Three times in this passage it says ‘do not fret.’ The passage is rich in verbs, commands, action steps. I want to trust, dwell, delight and commit my ways to him. I want to relinquish fretting, anger, frustration and the unnecesaries. I encourage you to ‘be still before the Lord’ and quiet your heart. ‘Dwell in the land’. See the nature around. See the creator who made the nature. Be a person of commitment, joy, hope and trust.
Our God is good, our God is big, and our God is inviting us to come to him.

Monday, April 9, 2018

I think this was my senior year picture... Maybe Junior. Pondering the ideas of what makes us. Journey with me if you will.
Where are you now? Who are you? Would your younger self like your adult self? What advice would you give yourself from now to then?
I think a lot of me has continued to be that girl. I've grown and changed in ways I could've never imagined.

I loved ballet, horseback riding, creative writing, relationships, quality time, good food, and outdoor time. I was blessed with great friends,a wonderful family and married the boy who stole my heart at 16.
I had dreams of helping people, getting married, having kids, adopting, living on acreage. I lived lite loved without holding back and saw the best in people and the world.
Today with the responsibility of life on my shoulders, I can feel weary, worn out, joyful, excited, exhausted, abundant and depleted at the same time. I want to strive to hit the mark but also have freedom to fail. I want to keep digging into relationships when I have seen many come and go. 


I want to tap into the eternal God who is above time, who is the real one who carries our lives. Give my burdens, fears, failures, falsities, dreams and hopes to him.
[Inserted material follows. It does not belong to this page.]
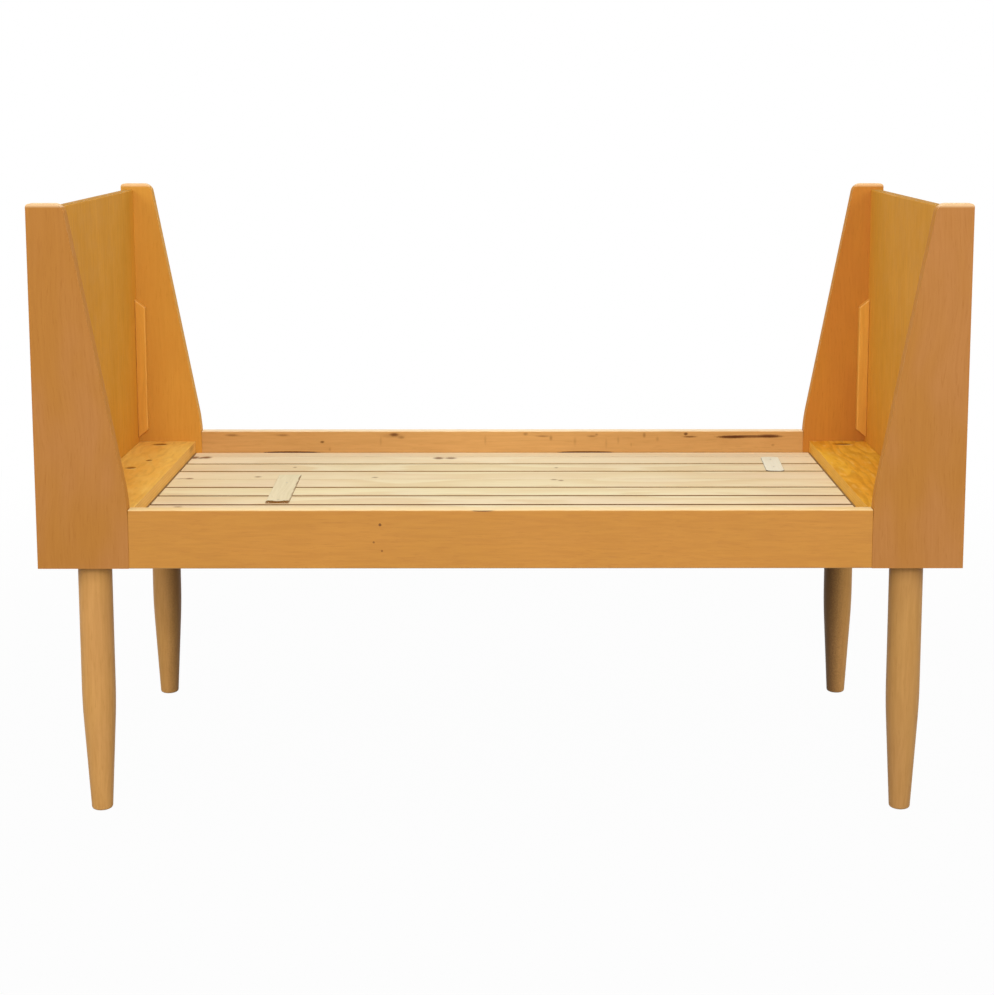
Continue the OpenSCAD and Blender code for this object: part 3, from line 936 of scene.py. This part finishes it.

I want to play more, laugh with pure joy more, connect with friends new and old more, and fiercely surrender everything to the one who gives me each breath. 


Without Him holding me, I am nothing. No one I can raise will complete me. No one I can encourage will validate me. A clean house, perfect presentation, or an American dream fulfilled will not complete me.
I want to trust Jesus even more today than I did when I had to worry about my Dr. martens looking good and fresh. When I'm 99, I want to be asking for the same dependence. 


Today I choose to be a child. A child who laughs with delight at the Father who made me, gave me life and wants to do life with me. 


I hope you will experience this too!